“诺!”
波才实在是没办法,怎么也不能让孙坚跑回去啊,活捉不了就只能是杀死了。
等波才出帐的时候,孙坚已经跑远了,而弓箭手确实是出马了,可还是被孙坚给甩到了后面,他则冲了出去,所以对他也没形成太大的威胁。最后孙坚是肩头和前胸各中了一箭,而后背则中了两箭,好在都不是什么要害部位。他和马都受了箭伤,可最后总算是跑出了黄巾大营的范围,不过后面追兵还在狂追着他。
孙坚在快到长社的时候对着城头大喊,“快落吊桥,开城门,我孙坚回来了!”
城头上的守城的将领眼神比较好使,他这么一看,可不是吗,真是孙司马回来了,虽然是特别的狼狈,可确实是孙司马本人啊。
“快,弓箭手准备好,别让敌人靠近!落吊桥,开城门,让孙司马入城,快!”
“诺!”
守城士卒赶紧照办,孙坚这才跃马入了城,而他身后的黄巾士卒则被挡住了,被射死射伤的很多。
黄巾士卒一见孙坚入城了,也都知道已经是无力回天,只能是赶紧撤退。而孙坚入城后,他这悬着的心终于是放了下来,实在是太惊险了,而且自己单枪匹马地闯了一回敌营,那可是比带十万大军打仗都累啊,他这边刚一松懈,差点儿就没从马上摔下来。
虽然是累得不行,可还能动就得第一时间去见皇甫嵩和朱儁。等皇甫嵩和朱儁一见孙坚那狼狈样的时候,两人没多说别的,赶紧先让医者给他治伤。然后两人则对望一眼,相识十几年,彼此一个眼神,就都明白对方的意思了。
箭伤治疗完毕后,只听朱儁对孙坚厉声说道:“孙坚你可知罪?”
孙坚带伤半跪了下来,“末将但凭大人处置!”
“本将早有言在先,任何人不可擅自开城门出战,违令者斩!可你孙坚身为佐军司马,违抗军令,当斩不赦!”
孙坚如今是什么辩白的话都说不出来,确实是这样,军中军令如山,谁都不可违抗,哪怕自己是佐军司马也一样,自己确实该斩,没什么可解释的。
“孙坚你可服?”这是皇甫嵩说的。
“末将违抗军令在先,理当问斩,可……”
“可是什么?”
“没什么,末将无话可说。”
孙坚又一想,自己好像确实是没什么可说的,哪怕自己也是有自己的道理,以致于头脑一热,最后连军令都不顾了。可要是别人都像自己一样,那军令还有什么约束力啊,所以该斩,自己不冤,要是自己是统帅也得是这么做。
“来人,把孙坚拖出去……”
“公伟,且慢!”
“义真,你是要替他说情吗?这军令如山,你我可都不能违背!”朱儁把脸一沉,严肃地说道。
“孙坚,你确实是没有什么话要说了吗?”
皇甫嵩在想,也不知孙坚他是怎么回来的,能不能给自己点儿意外收获呢,那样自己和朱儁就都能下台阶而不去处置他了。

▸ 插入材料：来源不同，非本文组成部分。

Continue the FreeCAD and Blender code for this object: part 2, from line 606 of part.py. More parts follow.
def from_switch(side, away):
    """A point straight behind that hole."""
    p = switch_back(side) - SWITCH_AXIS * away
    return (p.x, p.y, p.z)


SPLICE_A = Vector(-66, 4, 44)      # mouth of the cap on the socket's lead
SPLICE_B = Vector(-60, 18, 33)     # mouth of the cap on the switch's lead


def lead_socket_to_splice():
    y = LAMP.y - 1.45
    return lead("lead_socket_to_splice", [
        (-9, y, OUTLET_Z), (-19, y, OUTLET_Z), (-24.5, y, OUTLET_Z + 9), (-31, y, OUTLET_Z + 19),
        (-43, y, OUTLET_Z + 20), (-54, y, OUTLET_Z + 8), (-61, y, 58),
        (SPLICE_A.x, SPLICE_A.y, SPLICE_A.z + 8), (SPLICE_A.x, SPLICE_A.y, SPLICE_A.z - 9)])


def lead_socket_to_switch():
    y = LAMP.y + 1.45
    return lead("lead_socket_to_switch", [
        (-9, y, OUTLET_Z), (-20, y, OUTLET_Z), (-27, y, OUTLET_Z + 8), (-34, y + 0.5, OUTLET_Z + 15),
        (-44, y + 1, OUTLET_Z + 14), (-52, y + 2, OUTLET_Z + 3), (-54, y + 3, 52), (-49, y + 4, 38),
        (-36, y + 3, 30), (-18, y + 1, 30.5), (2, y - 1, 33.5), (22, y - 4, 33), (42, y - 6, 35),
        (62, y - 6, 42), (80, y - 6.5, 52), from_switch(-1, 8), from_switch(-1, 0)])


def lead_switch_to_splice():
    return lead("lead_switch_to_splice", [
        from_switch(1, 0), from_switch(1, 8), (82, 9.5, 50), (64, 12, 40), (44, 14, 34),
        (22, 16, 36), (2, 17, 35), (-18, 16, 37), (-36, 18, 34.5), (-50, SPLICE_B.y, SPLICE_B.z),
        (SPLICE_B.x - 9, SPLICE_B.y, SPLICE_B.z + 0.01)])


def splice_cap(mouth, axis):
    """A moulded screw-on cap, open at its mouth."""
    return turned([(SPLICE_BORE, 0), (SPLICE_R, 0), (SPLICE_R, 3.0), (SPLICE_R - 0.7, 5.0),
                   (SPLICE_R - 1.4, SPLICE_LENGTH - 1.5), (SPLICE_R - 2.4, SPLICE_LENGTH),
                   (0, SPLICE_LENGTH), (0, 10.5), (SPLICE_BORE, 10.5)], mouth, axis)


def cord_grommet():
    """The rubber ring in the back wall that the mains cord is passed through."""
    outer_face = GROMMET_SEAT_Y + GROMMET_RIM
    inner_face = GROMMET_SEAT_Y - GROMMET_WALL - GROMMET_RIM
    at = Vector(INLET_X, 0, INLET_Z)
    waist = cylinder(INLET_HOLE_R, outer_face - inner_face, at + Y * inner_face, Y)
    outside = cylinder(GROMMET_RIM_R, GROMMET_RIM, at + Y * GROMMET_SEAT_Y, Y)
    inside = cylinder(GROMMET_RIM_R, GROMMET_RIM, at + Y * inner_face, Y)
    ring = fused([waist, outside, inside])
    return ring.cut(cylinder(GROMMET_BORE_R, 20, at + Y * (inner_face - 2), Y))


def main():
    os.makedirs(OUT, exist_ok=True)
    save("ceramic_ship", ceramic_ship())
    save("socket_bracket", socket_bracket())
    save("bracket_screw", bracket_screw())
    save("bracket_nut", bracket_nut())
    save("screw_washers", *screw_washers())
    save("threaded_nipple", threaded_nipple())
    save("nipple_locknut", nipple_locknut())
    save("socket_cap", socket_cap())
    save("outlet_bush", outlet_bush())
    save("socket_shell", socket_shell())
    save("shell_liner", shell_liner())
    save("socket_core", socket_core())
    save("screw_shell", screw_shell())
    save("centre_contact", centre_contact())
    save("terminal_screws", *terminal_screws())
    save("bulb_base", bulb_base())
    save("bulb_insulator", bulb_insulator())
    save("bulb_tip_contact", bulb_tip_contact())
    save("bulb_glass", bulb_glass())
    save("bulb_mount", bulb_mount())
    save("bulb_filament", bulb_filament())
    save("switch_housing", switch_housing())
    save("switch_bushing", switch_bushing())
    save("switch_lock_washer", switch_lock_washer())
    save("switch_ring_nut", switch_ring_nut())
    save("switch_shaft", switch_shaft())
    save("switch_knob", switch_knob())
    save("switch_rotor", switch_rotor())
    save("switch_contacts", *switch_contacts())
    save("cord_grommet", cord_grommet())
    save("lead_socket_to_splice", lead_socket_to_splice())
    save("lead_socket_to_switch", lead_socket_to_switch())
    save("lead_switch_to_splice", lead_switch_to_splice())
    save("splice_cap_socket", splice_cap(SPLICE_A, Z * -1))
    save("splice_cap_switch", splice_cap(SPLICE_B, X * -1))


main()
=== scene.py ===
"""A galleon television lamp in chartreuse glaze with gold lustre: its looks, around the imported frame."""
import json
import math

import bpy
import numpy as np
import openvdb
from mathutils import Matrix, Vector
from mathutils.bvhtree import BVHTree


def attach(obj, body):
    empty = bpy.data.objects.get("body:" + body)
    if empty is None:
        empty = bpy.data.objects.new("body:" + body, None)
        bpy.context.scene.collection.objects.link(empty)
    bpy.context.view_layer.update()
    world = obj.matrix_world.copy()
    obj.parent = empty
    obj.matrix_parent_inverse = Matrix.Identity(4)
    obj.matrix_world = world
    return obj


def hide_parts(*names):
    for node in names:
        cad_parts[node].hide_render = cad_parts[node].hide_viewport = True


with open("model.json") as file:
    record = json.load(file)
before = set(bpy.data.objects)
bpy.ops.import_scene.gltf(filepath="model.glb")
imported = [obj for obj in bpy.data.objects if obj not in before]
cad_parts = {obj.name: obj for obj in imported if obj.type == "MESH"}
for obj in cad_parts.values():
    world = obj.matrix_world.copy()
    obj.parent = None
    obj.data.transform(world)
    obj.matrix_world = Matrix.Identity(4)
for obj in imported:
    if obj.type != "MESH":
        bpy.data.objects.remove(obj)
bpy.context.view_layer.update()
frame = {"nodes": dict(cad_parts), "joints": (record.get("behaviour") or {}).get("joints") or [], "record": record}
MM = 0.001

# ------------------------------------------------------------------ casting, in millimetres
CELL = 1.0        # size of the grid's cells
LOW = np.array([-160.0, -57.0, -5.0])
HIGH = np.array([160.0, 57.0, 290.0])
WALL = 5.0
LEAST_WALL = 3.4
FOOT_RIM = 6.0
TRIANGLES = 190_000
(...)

“对了,末将想起来了,还有一事还没来得及向二位大人禀明!”
孙坚刚才把这事给忘了,现在他听了皇甫嵩的话后才突然想起来高昇的事来。
“有话便说!”皇甫嵩一听,好像还真有什么事,难道真是自己想象的那样吗。
于是孙坚就把在黄巾大营中高昇和他所说的都和皇甫嵩他们说了,皇甫嵩听后一笑,他和朱儁又对视一眼,心说果然有台阶下了,其实他们心中是真不想处置孙坚,孙坚是个人才,而且如今正是用人之际,斩杀大将于军不利。

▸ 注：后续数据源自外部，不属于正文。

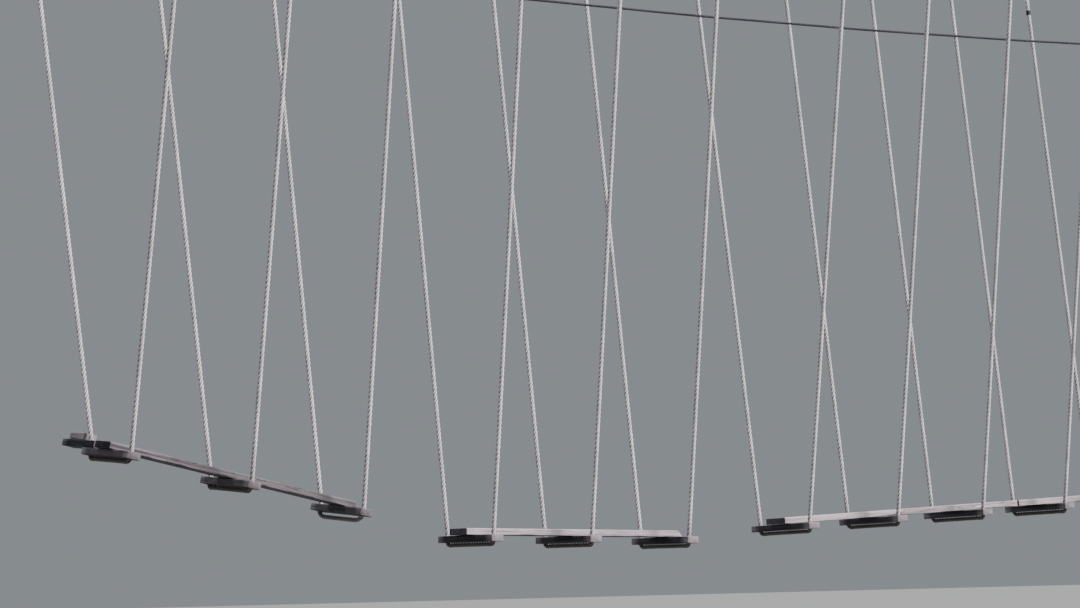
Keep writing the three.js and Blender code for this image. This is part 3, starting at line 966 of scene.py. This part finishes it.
def rope_material():
    rope = bpy.context.scene.footbridge_ropes
    material, tree, shader = new_material("bleached_rope")
    yarn = yarns(tree, 13.0, 300.0)
    spots = weather(tree, 11.0, 900.0)
    # Painted shade between the strands, partly dirt: the rope darkens where its surface lies close to its
    # centre.
    tone = attribute(tree, "rise")["Fac"].band(4.7 * MM, 6.5 * MM).mix(rope.groove_dirt_and_shade, rope.fibre)
    shade = yarn["Crest"].band(0.0, 0.65, 0.66, 1.0) * yarn["Fuzz"].band(0.3, 0.7, 0.86, 1.06)
    tone = (spots["Patch"] * 0.22).mix(tone.vector("SCALE", shade), rope.groove_dirt_and_shade)
    tone = (spots["Speck"] * 0.18).mix(tone, rope.stain)
    # Painted shade, partly real staining, on the rope in and under the boards.
    tone = (attribute(tree, "stain")["Fac"] * 0.9).mix(tone, rope.stain)
    feed(shader, Base_Color=tone, Roughness=0.88, Sheen_Weight=0.15,
         Normal=bump(yarn["Fuzz"].calc("MULTIPLY_ADD", 0.5, yarn["Crest"]), 1.0, 0.7 * MM))
    return material


def twine_material():
    rope = bpy.context.scene.footbridge_ropes
    material, tree, shader = new_material("whipping_twine")
    crest = yarns(tree, 3.0, 900.0)["Crest"]
    # Painted shade between the twine's turns: their crests are lighter and the hollows darker.
    tone = (crest * 0.5).mix(rope.twine, rope.twine * 2.6)
    feed(shader, Base_Color=tone, Roughness=0.8, Normal=bump(crest, 0.4, 0.2 * MM))
    return material


def cable_material():
    cable = bpy.context.scene.footbridge_cables
    material, tree, shader = new_material("wire_rope")
    crest = yarns(tree, 9.0, -42.0)["Crest"]
    spots = weather(tree, 9.0, 420.0)
    # Painted shade between the wires: the steel tone darkens away from each wire's crest.
    wire = crest.band(0.05, 0.7, 0.42, 1.0)
    tone = add(tree, "ShaderNodeVectorMath", cable.steel, wire, operation="SCALE")
    rusty = spots["Patch"].calc("MULTIPLY_ADD", 0.12, spots["Speck"] * 0.6)
    feed(shader, Base_Color=rusty.mix(tone, cable.rust), Metallic=rusty.band(0.0, 0.7, 0.25, 0.05),
         Roughness=spots["Patch"].band(0.0, 1.0, 0.42, 0.6), Normal=bump(crest, 0.9, 0.35 * MM))
    return material


def metal_material(name, bright, dull, grain_scale, roughness):
    """Bare or zinc-coated metal with a crystal spangle, dull patches and fine dents."""
    material, tree, shader = new_material(name)
    place = add(tree, "ShaderNodeTexCoord")["Object"]
    spots = weather(tree, 14.0, 700.0, place)
    cells = add(tree, "ShaderNodeTexVoronoi", place, Scale=grain_scale)
    crystal = add(tree, "ShaderNodeSeparateColor", cells["Color"])
    tone = (crystal * 0.55).mix(bright, dull)
    tone = (spots["Patch"] * 0.5).mix(tone, dull)
    tone = (spots["Speck"] * 0.35).mix(tone, dull * 0.4)
    rough = spots["Patch"].calc("MULTIPLY_ADD", 0.14, crystal.calc("MULTIPLY_ADD", 0.16, roughness))
    dents = spots["Speck"].calc("MULTIPLY_ADD", -0.6, crystal)
    feed(shader, Base_Color=tone, Metallic=0.85, Roughness=rough, Normal=bump(dents, 0.12, 0.3 * MM))
    return material


def zinc_material():
    steel = bpy.context.scene.footbridge_steel
    return metal_material("zinc_coating", steel.zinc, steel.dull, 190.0, 0.38)


def sleeve_material():
    sleeve = bpy.context.scene.footbridge_cables.sleeve
    return metal_material("pressed_sleeve", sleeve, sleeve * 0.6, 520.0, 0.34)


MAKERS = {
    "laid_strands": strand_tree,
    "seated_pieces": seat_tree,
    "weather_patches": patches_group,
    "long_grain": grain_group,
    "twisted_yarns": twist_group,
    "silvered_wood": board_material,
    "bleached_rope": rope_material,
    "whipping_twine": twine_material,
    "wire_rope": cable_material,
    "zinc_coating": zinc_material,
    "pressed_sleeve": sleeve_material,
}


def shared(name):
    """A node group or material by name, made on first use."""
    return bpy.data.node_groups.get(name) or bpy.data.materials.get(name) or MAKERS[name]()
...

“孙坚,本来你擅自开城门出战,已是死罪。可念在你从敌营带来高昇的情报,算是立了一功,如此功过相抵。不过死罪可免,活罪难逃。罚你三十脊杖,不过念你今有伤在身,三十脊杖权且记下,等你伤好再罚,如此你可服?”
“末将多谢二位大人开恩!”
孙坚知道,这三十脊杖确实是皇甫嵩和朱儁开恩了。而且说是先记下来,打不打其实都不一定,自己还真就是捡了大便宜。